West-Central Indiana Site for Twenty-First Century Scholars
The Site for Twenty-first Century Scholars is a state funded program designed to promote academic success in secondary and post-secondary educational programs for low income students by providing academic, financial, and career counseling information to students and their parents who have signed the Twenty-first Century Scholars pledge in the sixth, seventh, or eighth grade. The Site serves students in Vigo, Vermillion, Putnam, Clay, Parke, and Sullivan Counties.
Student African American Brotherhood
The Student African American Brotherhood Program is intended to in crease the number of African American men who persist in college to graduation through a tiered mentoring program. Members of the Student African American Brotherhood engage in professional mentoring with leaders on campus and also participate in peer mentoring. Additionally, members of the Student African American Brotherhood provide tutoring and mentoring to local school children.
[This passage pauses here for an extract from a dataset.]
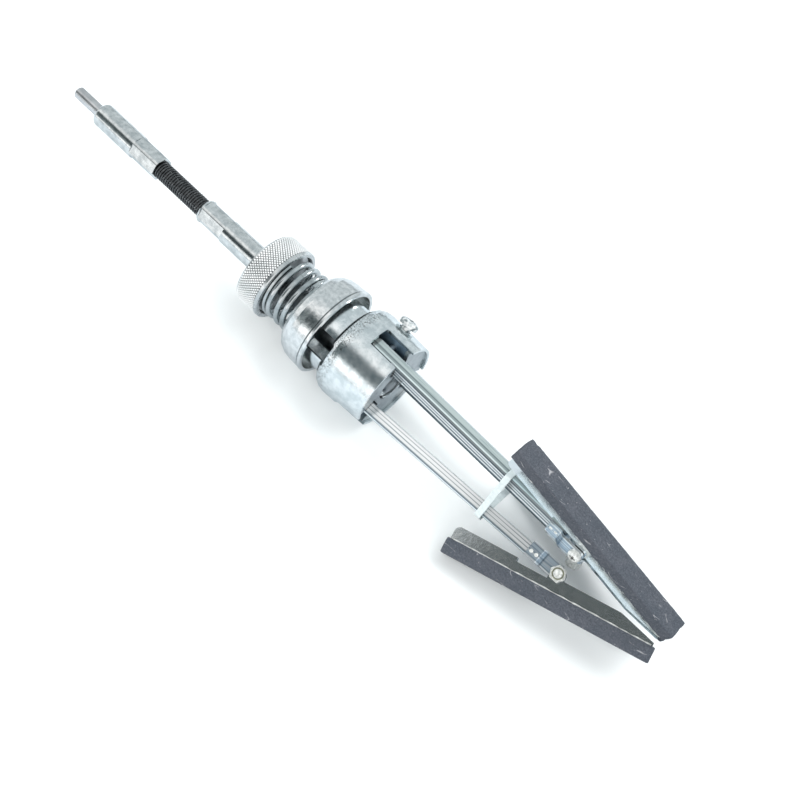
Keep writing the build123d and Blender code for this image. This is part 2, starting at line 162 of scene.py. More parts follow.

# Flexible shaft: black wire wound closely over a stranded core. The winding shows every turn
# of wire.


def group(name, **inputs):
    tree = bpy.data.node_groups.new(name, "GeometryNodeTree")
    tree.interface.new_socket("Geometry", in_out="OUTPUT", socket_type="NodeSocketGeometry")
    for label, value in inputs.items():
        kind = "NodeSocketInt" if isinstance(value, int) else "NodeSocketFloat"
        if isinstance(value, bpy.types.Material):
            kind = "NodeSocketMaterial"
        socket = tree.interface.new_socket(label, in_out="INPUT", socket_type=kind)
        socket.default_value = value
    return tree, tree.nodes.new("NodeGroupInput")


def step(tree, kind, **inputs):
    node = tree.nodes.new(kind)
    for label, value in inputs.items():
        socket = node.inputs[label.replace("_", " ")]
        if isinstance(value, bpy.types.NodeSocket):
            tree.links.new(value, socket)
        else:
            socket.default_value = value
    return node.outputs[0]


def grown(name, tree, geometry, material):
    # ends the group, applies it to an empty mesh and keeps only the real mesh
    real = step(tree, "GeometryNodeRealizeInstances", Geometry=geometry)
    painted = step(tree, "GeometryNodeSetMaterial", Geometry=real, Material=material)
    out = tree.nodes.new("NodeGroupOutput")
    tree.links.new(painted, out.inputs["Geometry"])
    holder = bpy.data.objects.new(name + "_source", bpy.data.meshes.new(name + "_source"))
    bpy.context.collection.objects.link(holder)
    holder.modifiers.new("grow", "NODES").node_group = tree
    bpy.context.view_layer.update()
    depsgraph = bpy.context.evaluated_depsgraph_get()
    mesh = bpy.data.meshes.new_from_object(holder.evaluated_get(depsgraph))
    bpy.data.objects.remove(holder)
    obj = bpy.data.objects.new(name, mesh)
    mesh.name = name
    bpy.context.collection.objects.link(obj)
    return obj


coil_low, coil_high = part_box("flex_coil")
coil_length = coil_high.x - coil_low.x
axis_y = (coil_low.y + coil_high.y) / 2
axis_z = (coil_low.z + coil_high.z) / 2
black_wire, tree, bsdf = shader("black_wire")
bsdf.inputs["Metallic"].default_value = 0.7
wear = speckle(tree, coords(tree), 500.0)
tone = ramp(tree, wear, (0.35, (0.045, 0.05, 0.054)), (0.8, (0.15, 0.158, 0.163)))
# painted shade darkens the valleys between the turns of wire
tree.links.new(corner_shaded(tree, tone, 0.0009, shut=0.5, clear=0.97), bsdf.inputs["Base Color"])
tree.links.new(span(tree, wear, 0.16, 0.3), bsdf.inputs["Roughness"])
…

Upward Bound is a federally funded program offered by the U.S. Department of Education, and is designed to encourage high school students from low income and/or families in which neither parent or guardian has earned a four-year college degree. Upward Bound provides supplemental instruction in mathematics, laboratory science, foreign language, composition, and literature. The program also provides personal counseling, academic advising and assistance in secondary school course selection, tutorial services, exposure to cultural events and academic programs, and career exploration.
McNair Graduate Opportunity Program
The purpose of the McNair Graduate Opportunity Program is to improve effective preparation for doctoral study to low-income, first-generation college students and students from groups that are under-represented in graduate education. The program offers research experience, internship opportunities, graduate school preparation workshops, and graduate school visits, among other opportunities.